We project the economy will grow by 2.2% during 2026 and by 2.3% in 2027. Growth in 2026 will be the consequence of some of the provisions of the OBBBA, which will subsidize investment through accelerated depreciation. This has the potential, together with sustained AI-driven investment, to keep real investment in the economy strong. Although we don’t expect the recent increase in AI investments to accelerate further going forward, we do expect it to remain relatively strong and supportive of the overall strength in real investment during the next several quarters. While we don’t expect a robust rebound in residential investment, we anticipate a modest uptick driven by slightly lower mortgage rates compared to 2025. Our expectation for lower mortgage interest rates next year is based on a steady disinflationary process once the effects of tariffs are out of the system.

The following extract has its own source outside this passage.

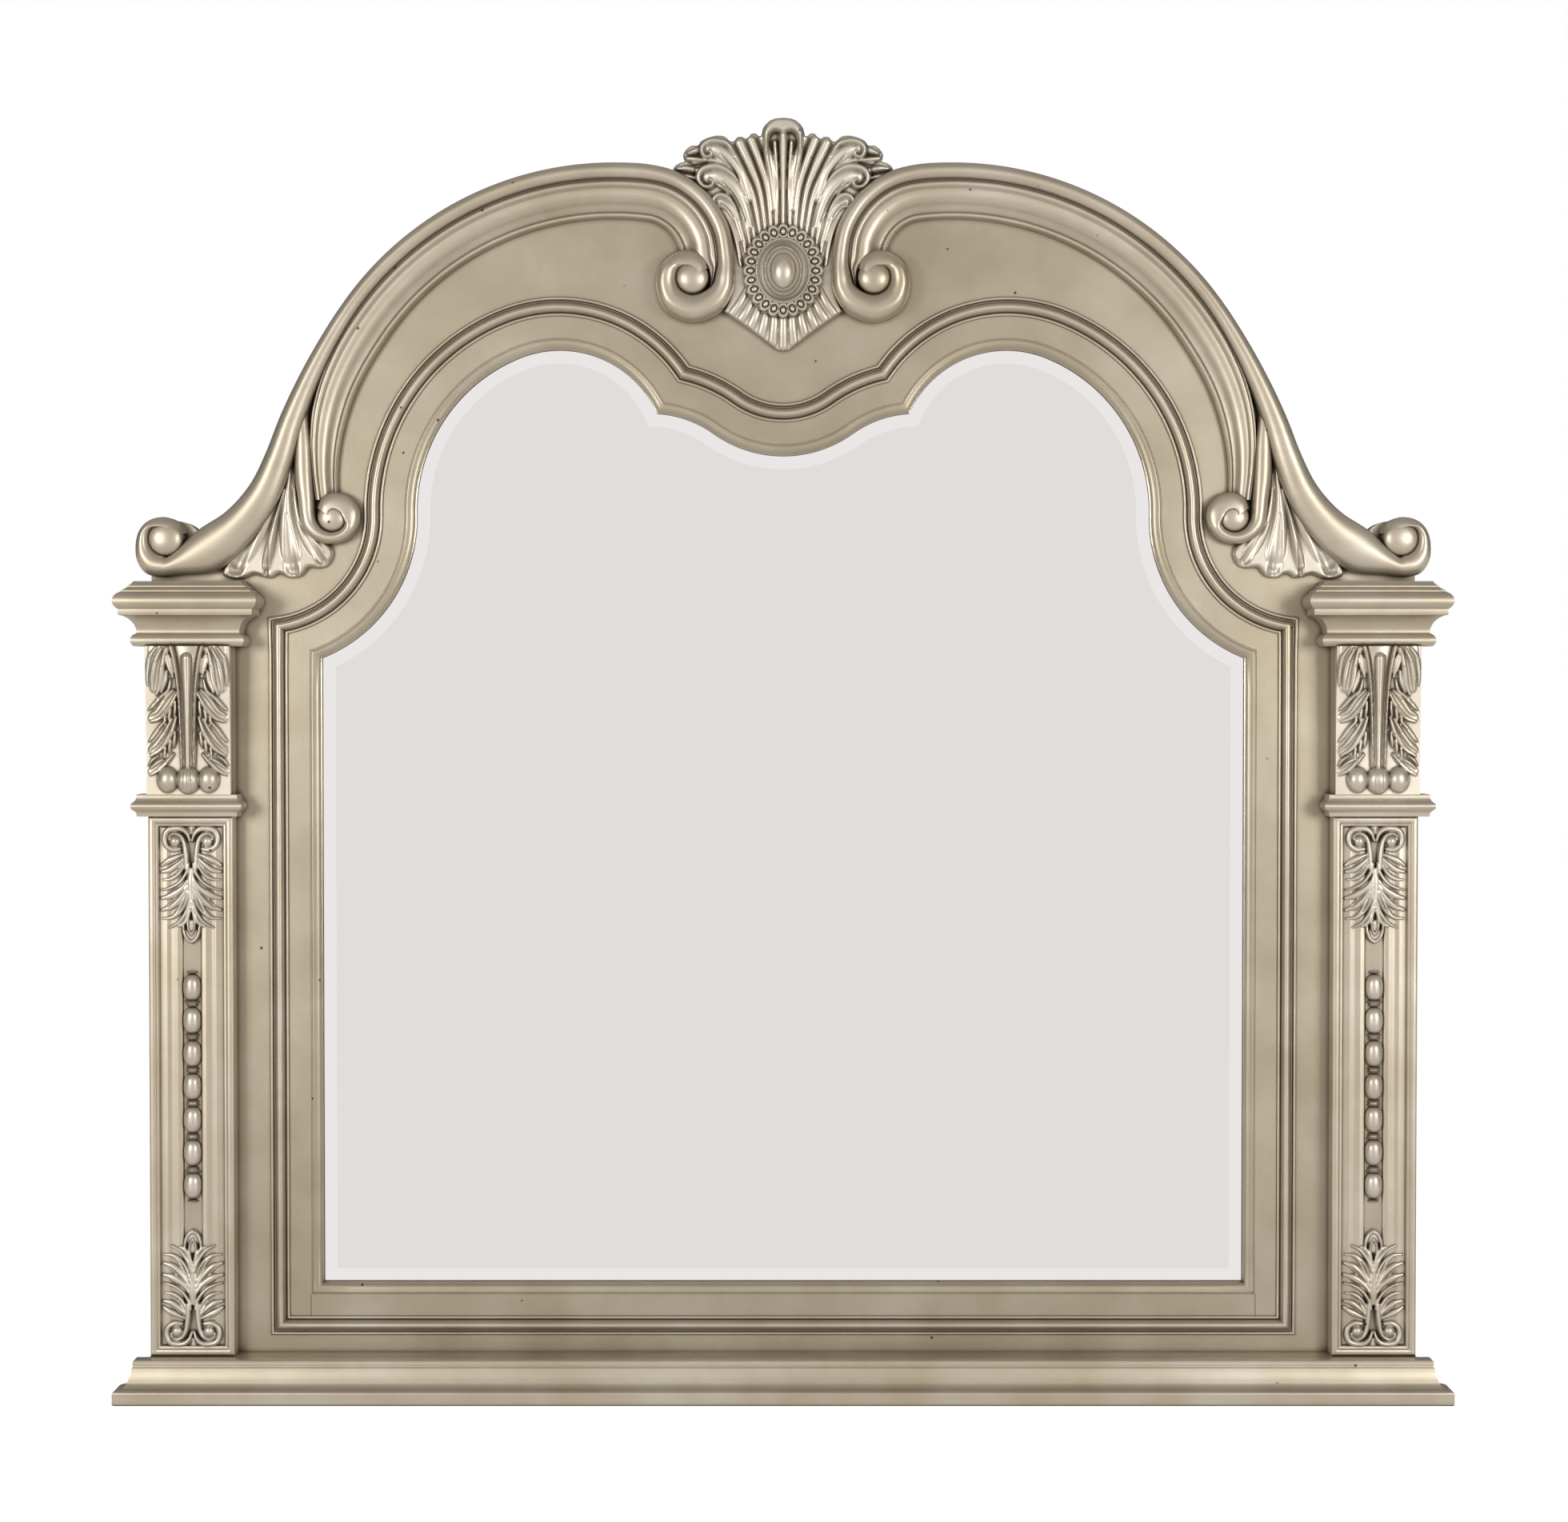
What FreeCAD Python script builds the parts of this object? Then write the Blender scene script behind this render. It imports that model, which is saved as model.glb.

The advanced purchase of durable goods in 2025 due to the increase in tariffs will continue to keep growth in durable goods limited during 2026. At the same time, we don’t see much growth coming from discretionary consumption, especially if income growth remains constrained by a weak labor market.

Employment and income growth

We do not see employment improving markedly during 2026 and thus, incomes as well as consumer demand will remain challenged compared to the last several years. Furthermore, we do not see large employment losses and expect the rate of unemployment to remain relatively low and thus supportive of growth in consumer demand.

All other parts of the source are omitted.